Copy out all lines with the word "Blender" in them.
▼
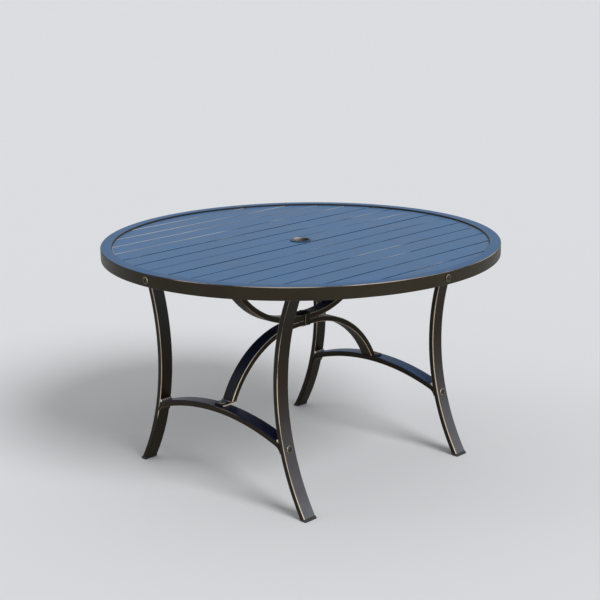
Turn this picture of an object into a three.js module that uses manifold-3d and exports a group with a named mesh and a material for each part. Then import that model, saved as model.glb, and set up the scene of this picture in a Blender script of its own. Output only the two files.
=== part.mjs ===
// Round slatted steel patio table with an umbrella hole.
// Millimetres, +Z up, origin on the floor under the middle of the top.
// Slats run along Y. Each pair of bent legs and the stretcher between them stand in a plane along X,
// and four bent arms join the two stretchers and the top to a pole sleeve in the middle, in the plane x = 0.

import * as THREE from 'three';
import { mergeVertices } from 'three/addons/utils/BufferGeometryUtils.js';
import Module from 'manifold-3d';

const wasm = await Module();
wasm.setup();

// Overall
const tableDiameter = 1219;
const tableHeight = 711;
const clearance = 0.3;
const overrun = 4;

// Rim: a rectangular tube rolled into a hoop, standing proud of the slats
const rimWidth = 35;
const rimDepth = 38;
const rimCorner = 3;
const rimWall = 1.6;
const rimBoltDrop = 19;

// Slats: sheet-steel planks with turned-down edges
const slatPitch = 79.4;
const slatGap = 4.2;
const slatDrop = 5;
const slatFold = 7;
const slatSheet = 1.5;
const slatCorner = 2;
const slatEndGap = 1;
const slatLeastWidth = 20;

// Flat tube that the legs, stretchers, arms and cross rails are made from
const tubeWidth = 45;
const tubeThickness = 18;
const tubeWall = 1.5;
const tubeCorner = 2;

// Square bar of the bearer and the two stays
const barSize = 20;
const barWall = 1.5;
const barCorner = 1.5;
const barEndPlate = 3;

// Legs: arcs bent outwards at the top and at the foot. The rows are set in from the rim,
// and the leg tops from the ends of the cross rails.
const legRowInset = 229.5;
const legTopInset = 115.5;
const legWaistHeight = 368;
const legBend = 705;
const legPlateLength = 84;
const legPlateThickness = 4;
const legPlateCorner = 8;
const legBoltSpread = 28;
const capHeight = 8;
const capLip = 1;
const capPlugHeight = 30;

// Stretchers: low arches with flared ends that lie against the legs
const stretcherBend = 760;
const stretcherCrown = 252;
const stretcherFlare = 28;
const stretcherLug = 3;
const stretcherEndWall = 26;
const stretcherBoltRise = 13;
const stretcherBoltDepth = 14;

// Arms: straight beside the pole sleeve, then bent to the stretchers and to the top
const jointHeight = 457;
const armStraight = 30;
const upperFootInset = 21.8;
const lowerFootInset = 32.9;
const padThickness = 5;
const padInner = 13;
const padBoltReach = 28;
const padOuter = 15;
const padCorner = 6;

// Pole sleeve between the arms, and its liner
const sleeveRadius = 24;
const sleeveWall = 2.5;
const sleeveHeight = 34;
const bushBore = 20;
const bushFlange = 23.5;
const bushFlangeThickness = 2;
const bushEdge = 0.5;

// Ring that lines the umbrella hole in the middle slat
const ringBore = 28;
const ringSleeve = 30;
const ringFlange = 32.6;
const ringThickness = 2.5;
const ringDepth = 30;
const ringEdge = 1;

// Dome-headed bolts
const boltRadius = 4;
const boltHeadRadius = 10.5;
const boltHeadEdge = 1.2;
const boltHeadHeight = 4.5;
const padBoltLength = 18;
const legBoltLength = 16;
const rimBoltLength = 48;

// Facet counts
const hoopSides = 64;
const copeSides = 180;
const sleeveSides = 24;
const ringSides = 24;
const boltSides = 10;
const holeSides = 12;
const domeSteps = 2;
const legSteps = 10;
const armSteps = 6;
const archSteps = 5;
const plateSteps = 2;
const cornerSteps = 1;
const bevelSteps = 1;

// Radii and levels that follow from the sizes above
const rimOuter = tableDiameter / 2;
const rimInner = rimOuter - rimWidth;
const rimBottom = tableHeight - rimDepth;
const rimBoltLevel = tableHeight - rimBoltDrop;
const slatTop = tableHeight - slatDrop;
const slatsEachSide = Math.floor((rimInner + slatPitch / 2 - slatLeastWidth) / slatPitch);
const railTop = slatTop - slatFold - clearance;
const railBottom = railTop - tubeThickness;
const padTop = railBottom - clearance;
const halfTube = tubeThickness / 2;
const halfWidth = tubeWidth / 2;
const legRow = rimInner - legRowInset;
const legInnerFace = legBend + halfTube;
const legOuterFace = legBend - halfTube;
const stretcherCentreZ = stretcherCrown - stretcherBend;
const stretcherTop = stretcherCrown + halfTube;
const holeRadius = boltRadius + clearance;
const bearerOffset = ringSleeve + clearance + barSize / 2;
const barLevel = railTop - barSize / 2;
const sleeveTop = jointHeight + tubeThickness - bushFlangeThickness;
const lowerPadTop = stretcherTop + clearance + padThickness;
const upperPadBottom = padTop - padThickness;
const legPlateBottom = padTop - legPlateThickness;
const legTopX = Math.sqrt(rimInner ** 2 - (legRow + halfWidth) ** 2) - legTopInset;
const legCentreX = legTopX + Math.sqrt(legBend ** 2 - (legPlateBottom - legWaistHeight) ** 2);
const upperFoot = legRow - upperFootInset;
const lowerFoot = legRow - lowerFootInset;

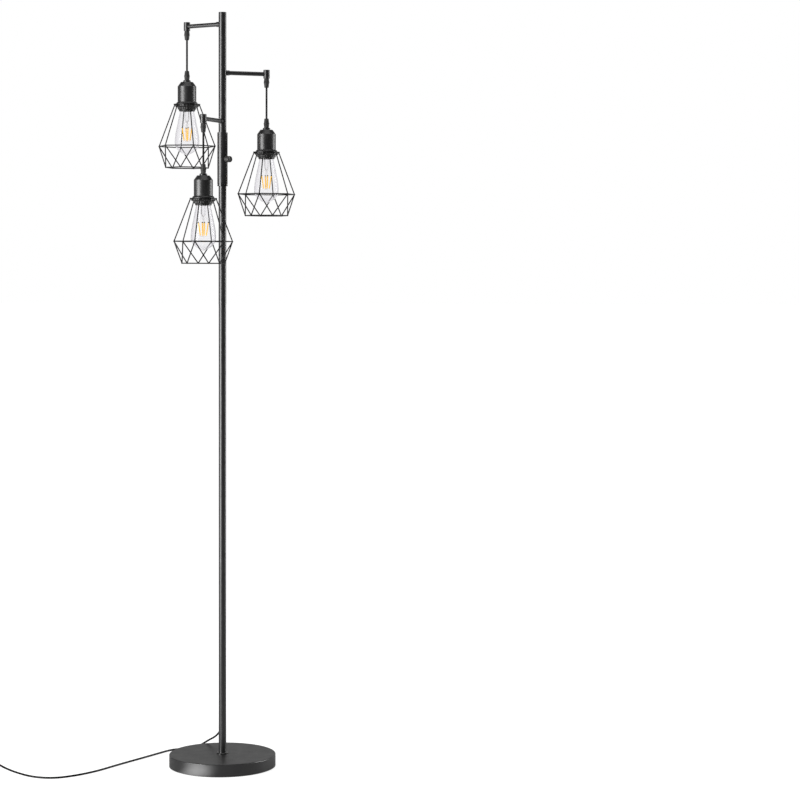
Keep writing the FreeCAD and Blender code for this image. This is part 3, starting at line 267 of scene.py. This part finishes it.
ARM_REACH = 107 * MM
ARMS = ((1, 141, 1738.4), (2, 16, 1626.1), (3, 246, 1513.8))  # number, turn in degrees, height of the tube
HEADS = {}  # the middle of each tee
for number, turn, height in ARMS:
    angle = math.radians(turn)
    HEADS[number] = Vector((ARM_REACH * math.cos(angle), ARM_REACH * math.sin(angle), height * MM))
TEE_HALF, TEE_RADIUS = 10 * MM, 7.5 * MM
tee_rims = [((head.x, head.y, head.z + side * TEE_HALF), TEE_RADIUS, 1.1 * MM)
            for head in HEADS.values() for side in (1, -1)]
paint(powder_coat("arm powder coat", BLACK, BLACK_THIN, 0.31, 0.39, rims=tee_rims),
      "arm_tube_1", "arm_tube_2", "arm_tube_3", "arm_collars", "arm_tees")


# ---------------------------------------------------------------- cord grips
# Moulded black grips clamp the cord above and below each pendant. A threaded stud goes into the tee or
# the lampholder, the foot is finely ribbed for the fingers, and a ridge parts it from the tapered nose.

def under(head, drop):
    """The point a number of millimetres below the middle of a tee."""
    return head - Vector((0, 0, drop * MM))


def metres(rings, way=1):
    """Rings given in millimetres, from the centre upwards or, with -1, downwards."""
    return [(radius * MM, way * along * MM) for radius, along in rings]


def only(piece):
    """Leave one piece selected and active."""
    bpy.ops.object.select_all(action="DESELECT")
    piece.select_set(True)
    bpy.context.view_layer.objects.active = piece


def settle(piece):
    """Move a piece's place, turn and size into its mesh."""
    only(piece)
    bpy.ops.object.transform_apply(location=True, rotation=True, scale=True)


def face_out():
    """Turn the faces of the mesh that is being edited outwards, and leave edit mode."""
    bpy.ops.mesh.select_all(action="SELECT")
    bpy.ops.mesh.normals_make_consistent(inside=False)
    bpy.ops.object.mode_set(mode="OBJECT")


def smooth(piece, angle):
    """Shade a piece smooth, except at edges sharper than the angle in degrees."""
    only(piece)
    bpy.ops.object.shade_smooth_by_angle(angle=math.radians(angle))


def turned(name, rings, centre, segments, ends="open"):
    """A circle drawn out ring by ring, as on a lathe. Each ring is (radius, height) from the centre.
    Its ends stay open, are joined to each other round a bore, or are filled."""
    bpy.ops.object.select_all(action="DESELECT")
    x, y, z = centre
    radius, height = rings[0]
    bpy.ops.mesh.primitive_circle_add(vertices=segments, radius=radius, location=(x, y, z + height))
    piece = bpy.context.object
    piece.name = piece.data.name = name
    bpy.ops.object.mode_set(mode="EDIT")
    bpy.ops.mesh.select_mode(type="EDGE")
    bpy.ops.mesh.select_all(action="SELECT")
    for next_radius, next_height in rings[1:]:
        bpy.ops.mesh.extrude_region_move(TRANSFORM_OT_translate={"value": (0, 0, next_height - height)})
        grow = next_radius / radius
        bpy.ops.transform.resize(value=(grow, grow, 1), center_override=(x, y, z + next_height))
        radius, height = next_radius, next_height
    if ends != "open":
        bpy.ops.mesh.select_all(action="DESELECT")
        bpy.ops.mesh.select_non_manifold()
        if ends == "bore":
            bpy.ops.mesh.bridge_edge_loops()
        else:
            bpy.ops.mesh.fill_holes(sides=0)
    face_out()
    settle(piece)
    return piece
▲
-- Task result --
Turn this picture of an object into a three.js module that uses manifold-3d and exports a group with a named mesh and a material for each part. Then import that model, saved as model.glb, and set up the scene of this picture in a Blender script of its own. Output only the two files.
Keep writing the FreeCAD and Blender code for this image. This is part 3, starting at line 267 of scene.py. This part finishes it.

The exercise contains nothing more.